Every institution you rely on runs some version of this. The rule you’re told is fixed — the deadline, the fee, the eligibility line, the penalty — is fixed for you because you have no way to reach the person who could waive it. Somewhere above the counter is a discretion you can’t see, available to someone you’re not. You experience the rule as a wall. For a few, it’s a door.
Most of the time this is invisible, because the exceptions are quiet and you’re not the one denied a seat. This week it wasn’t quiet. A striker stayed on the pitch, twelve others had already gone home under the same rule, and a whole tournament of coaches suddenly understood they’d been playing under a rulebook with an unwritten clause.
You are somewhere in that picture too — mostly on the side of the wall, occasionally, if you’re lucky, on the side of the door, and rarely able to tell which from the outside. The humbling part isn’t that rules get bent. It’s how little any one of us can see of who’s bending them, or when the wall we’re facing is a door for someone we’ll never meet.
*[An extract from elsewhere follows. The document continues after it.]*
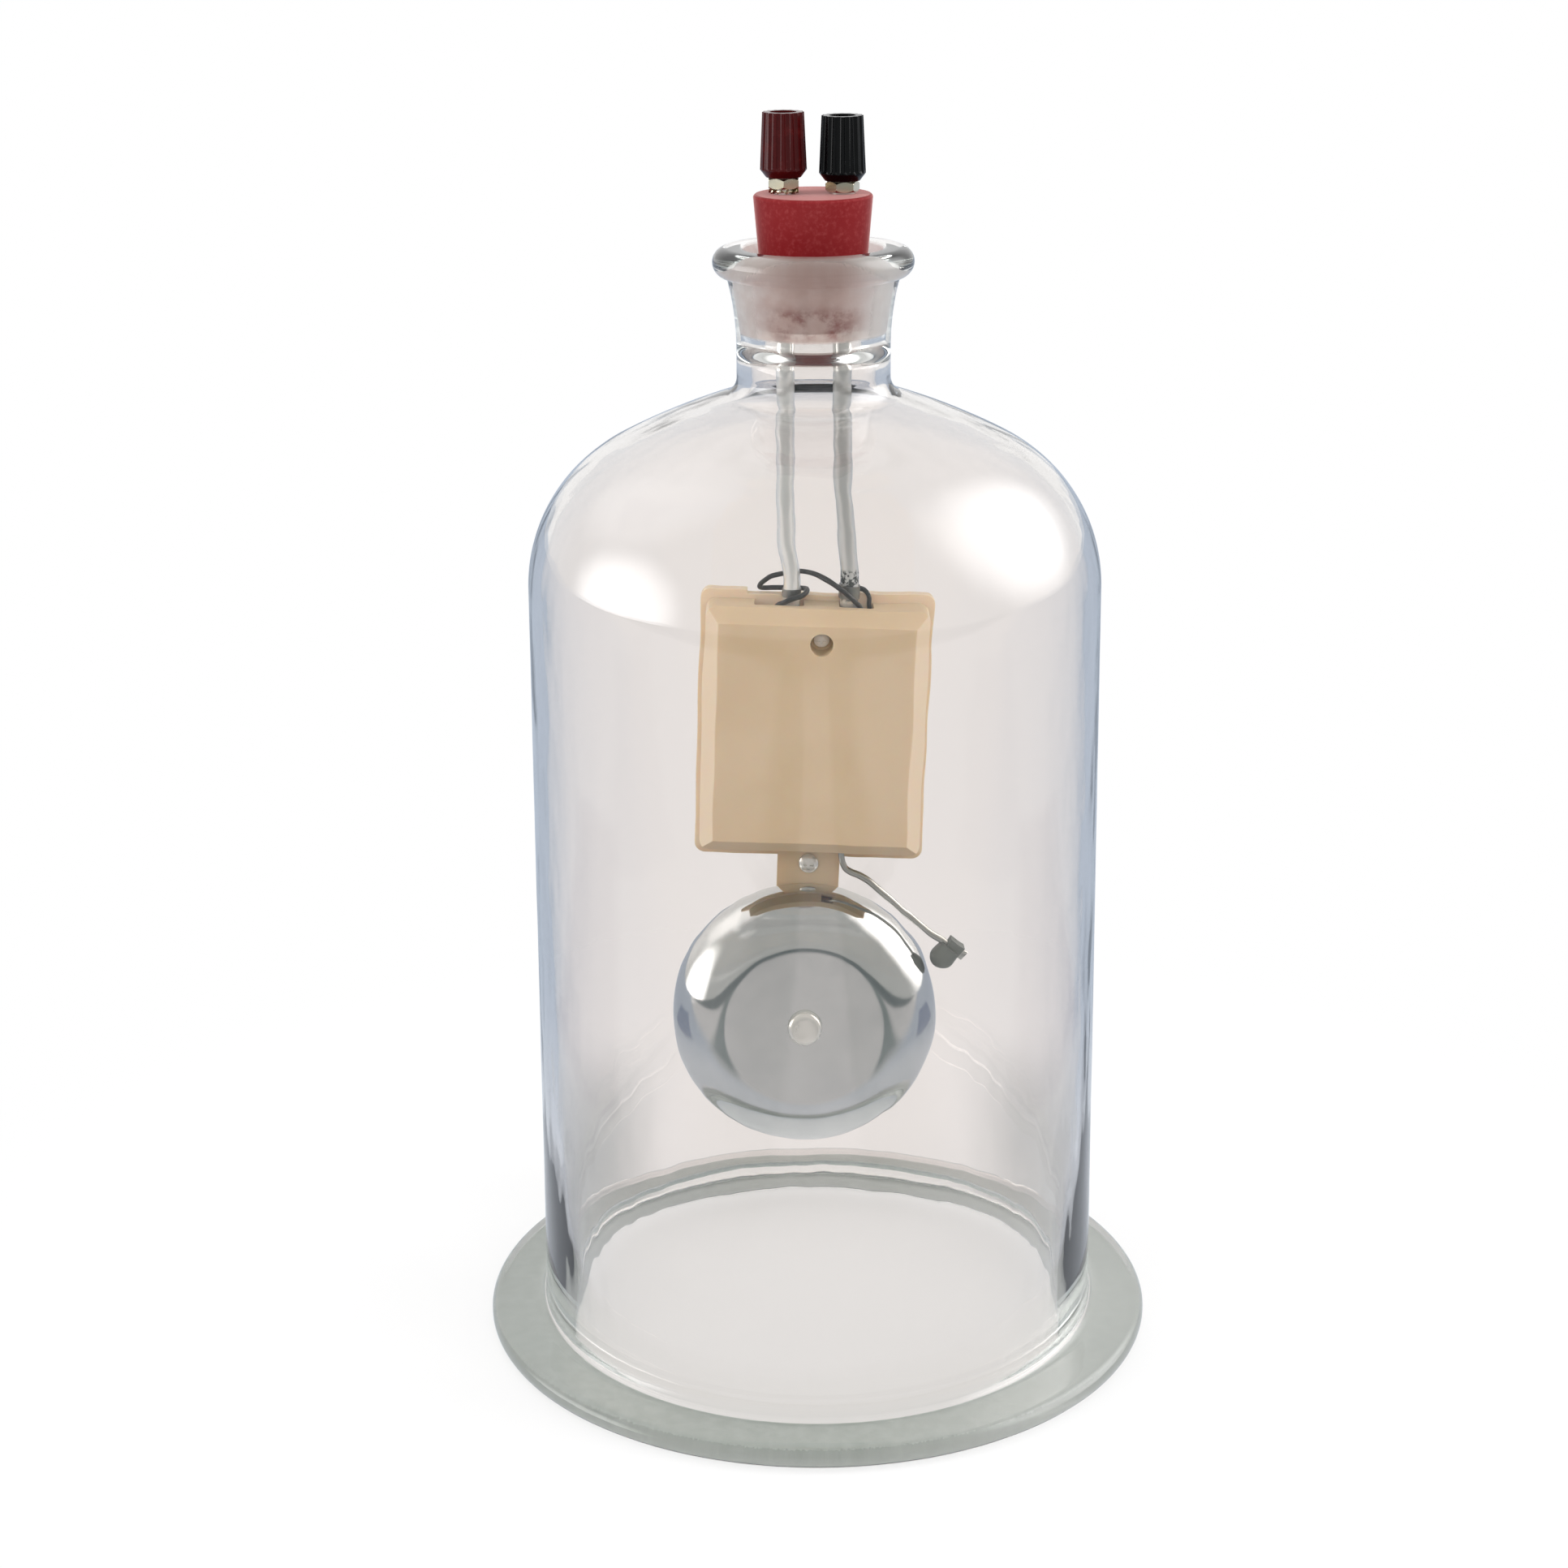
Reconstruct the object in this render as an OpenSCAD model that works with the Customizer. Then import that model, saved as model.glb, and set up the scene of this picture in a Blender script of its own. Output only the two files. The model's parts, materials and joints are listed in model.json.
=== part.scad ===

Hold your certainty about “the rules” a little more loosely. Somewhere above the line you can see, there’s usually a hand that can move it.
03 · Lab · your turn
The Exception Desk
Grant or refuse petitions to overturn a rule, and feel how each exception quietly turns the rule into a negotiation only the connected can start.
04 · Hope · carry this
The loudest reaction to one bent verdict was thousands of people insisting the rule should mean the same thing for everyone — proof that the instinct for fairness is still the strongest referee in the room.